§ DATA BLOCK
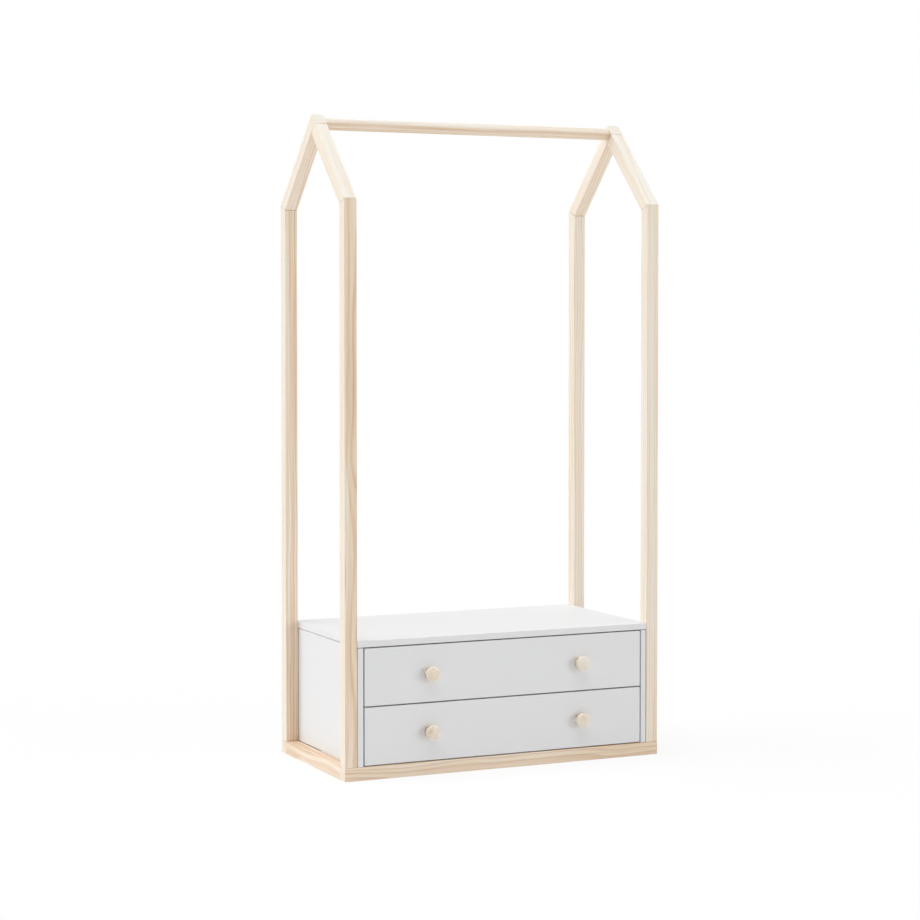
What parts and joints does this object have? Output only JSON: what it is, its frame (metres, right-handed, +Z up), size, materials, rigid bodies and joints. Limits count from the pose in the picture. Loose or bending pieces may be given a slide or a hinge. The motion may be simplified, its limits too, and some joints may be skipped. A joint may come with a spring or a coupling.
{
  "type": "wardrobe",
  "caption": "Open child's wardrobe: house-shaped pine end frames with a round hanging rail between their peaks, over a painted chest of inset drawers with turned knobs.",
  "frame": {"origin": "on the floor under the middle of the bounding box, knobs included", "axes": "+Z up, +X to the right of someone facing the drawers, -Y towards that person"},
  "size_m": [0.9, 0.4754, 1.69],
  "materials": {
    "pine": "clear matt lacquer on planed pine",
    "painted_board": "satin off-white paint",
    "knob_wood": "turned, clear satin lacquer",
    "drawer_board": "pale plywood, clear matt lacquer",
    "hardboard": "thin board with a pale matt face",
    "dowel_beech": "raw beech",
    "runner_steel": "zinc-plated",
    "screw_steel": "zinc-plated"
  },
  "bodies": {
    "wardrobe": {"base_front_rail": "pine", "base_back_rail": "pine", "base_left_rail": "pine", "base_right_rail": "pine", "chest_top_panel": "painted_board", "chest_left_panel": "painted_board", "chest_right_panel": "painted_board", "chest_bottom_panel": "painted_board", "chest_back_panel": "hardboard", "hanging_rail": "pine", "left_front_post": "pine", "left_front_rafter": "pine", "left_front_eave_dowel": "dowel_beech", "left_front_post_screw": "screw_steel", "left_back_post": "pine", "left_back_rafter": "pine", "left_back_eave_dowel": "dowel_beech", "left_back_post_screw": "screw_steel", "left_peak_dowel": "dowel_beech", "left_rail_screw": "screw_steel", "right_front_post": "pine", "right_front_rafter": "pine", "right_front_eave_dowel": "dowel_beech", "right_front_post_screw": "screw_steel", "right_back_post": "pine", "right_back_rafter": "pine", "right_back_eave_dowel": "dowel_beech", "right_back_post_screw": "screw_steel", "right_peak_dowel": "dowel_beech", "right_rail_screw": "screw_steel", "upper_left_runner_cabinet_member": "runner_steel", "upper_right_runner_cabinet_member": "runner_steel", "lower_left_runner_cabinet_member": "runner_steel", "lower_right_runner_cabinet_member": "runner_steel"},
    "upper_drawer": {"upper_drawer_front": "painted_board", "upper_drawer_left_side": "drawer_board", "upper_drawer_right_side": "drawer_board", "upper_drawer_back": "drawer_board", "upper_drawer_bottom": "hardboard", "upper_left_knob": "knob_wood", "upper_left_knob_screw": "screw_steel", "upper_left_runner_drawer_member": "runner_steel", "upper_right_knob": "knob_wood", "upper_right_knob_screw": "screw_steel", "upper_right_runner_drawer_member": "runner_steel"},
    "upper_runner_middles": {"upper_left_runner_middle_member": "runner_steel", "upper_right_runner_middle_member": "runner_steel"},
    "lower_drawer": {"lower_drawer_front": "painted_board", "lower_drawer_left_side": "drawer_board", "lower_drawer_right_side": "drawer_board", "lower_drawer_back": "drawer_board", "lower_drawer_bottom": "hardboard", "lower_left_knob": "knob_wood", "lower_left_knob_screw": "screw_steel", "lower_left_runner_drawer_member": "runner_steel", "lower_right_knob": "knob_wood", "lower_right_knob_screw": "screw_steel", "lower_right_runner_drawer_member": "runner_steel"},
    "lower_runner_middles": {"lower_left_runner_middle_member": "runner_steel", "lower_right_runner_middle_member": "runner_steel"}
  },
  "joints": [
    {"name": "upper_drawer_slide", "type": "slide", "parent": "wardrobe", "child": "upper_drawer", "axis": [0, -1, 0], "range_m": [0, 0.4]},
    {"name": "upper_runner_slide", "type": "slide", "parent": "wardrobe", "child": "upper_runner_middles", "axis": [0, -1, 0], "range_m": [0, 0.2]},
    {"name": "lower_drawer_slide", "type": "slide", "parent": "wardrobe", "child": "lower_drawer", "axis": [0, -1, 0], "range_m": [0, 0.4]},
    {"name": "lower_runner_slide", "type": "slide", "parent": "wardrobe", "child": "lower_runner_middles", "axis": [0, -1, 0], "range_m": [0, 0.2]}
  ],
  "couplings": [
    {"joint": "upper_runner_slide", "follows": "upper_drawer_slide", "ratio": 0.5},
    {"joint": "lower_runner_slide", "follows": "lower_drawer_slide", "ratio": 0.5}
  ]
}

§ TASK BRIEF
Look for "joints" and pull out every line that has it.

§ SOLVED EXERCISE
What parts and joints does this object have? Output only JSON: what it is, its frame (metres, right-handed, +Z up), size, materials, rigid bodies and joints. Limits count from the pose in the picture. Loose or bending pieces may be given a slide or a hinge. The motion may be simplified, its limits too, and some joints may be skipped. A joint may come with a spring or a coupling.
  "joints": [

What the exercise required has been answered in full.